How would you describe your style? 

I am an interfaith minister so I draw from all religions, studies, nature, and different philosophies. I am an eclectic woman that loves many different genres and styles. I especially draw my joy from the deep woods.

What inspires your work? 

I love nature! Trees inspire me, poetry from Mary Oliver and the writings of Rilka move me, and my own spirituality is an essential part of my life. All of these practices guide me to listen deeply.

What’s your favorite part of your job? 

I love writing from the heart to create a ceremony that truly speaks to and of the couple. It is creating rituals that are personal to the couple that makes their ceremony so unique to them.

Any special tips for couples? 

My biggest tip would be to interview your perspective officiant. Take time to know each other and ask questions. Find the right officiant that will honor you.

What’s your favorite moment during a wedding? 

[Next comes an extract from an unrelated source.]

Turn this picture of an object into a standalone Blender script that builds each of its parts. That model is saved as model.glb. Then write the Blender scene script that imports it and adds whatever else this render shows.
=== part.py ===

My most favorite moment is when the couple comes together in front of family and friends. I think it is a very spiritual and holy moment.

What’s your favorite thing to do in VT? / Local spot to visit? Etc. 

I love walking or hiking in the woods and feeling the peace and grace that nature has to offer. I’ll explore anywhere in the Green Mountains! I love my bicycle too!

If you had to choose another career, what would it be? 

I have always been drawn to helping people in any capacity. I am a life coach/relationship coach so I guess I am living my dream! 

What’s a fun fact about yourself? 

The best concert I ever went to is Janis Joplin at a little theatre in Albany, NY years ago.” Take it, Take Another Piece of My Heart”, I used to belt that out at the top of my lungs while sitting on my favorite rock on the Sacadaga River in Wells, New York. Hippie girl at heart here!

What’s a song that always gets you on the dance floor?

Uptown Funk – Mark Ronson featuring Bruno Mars.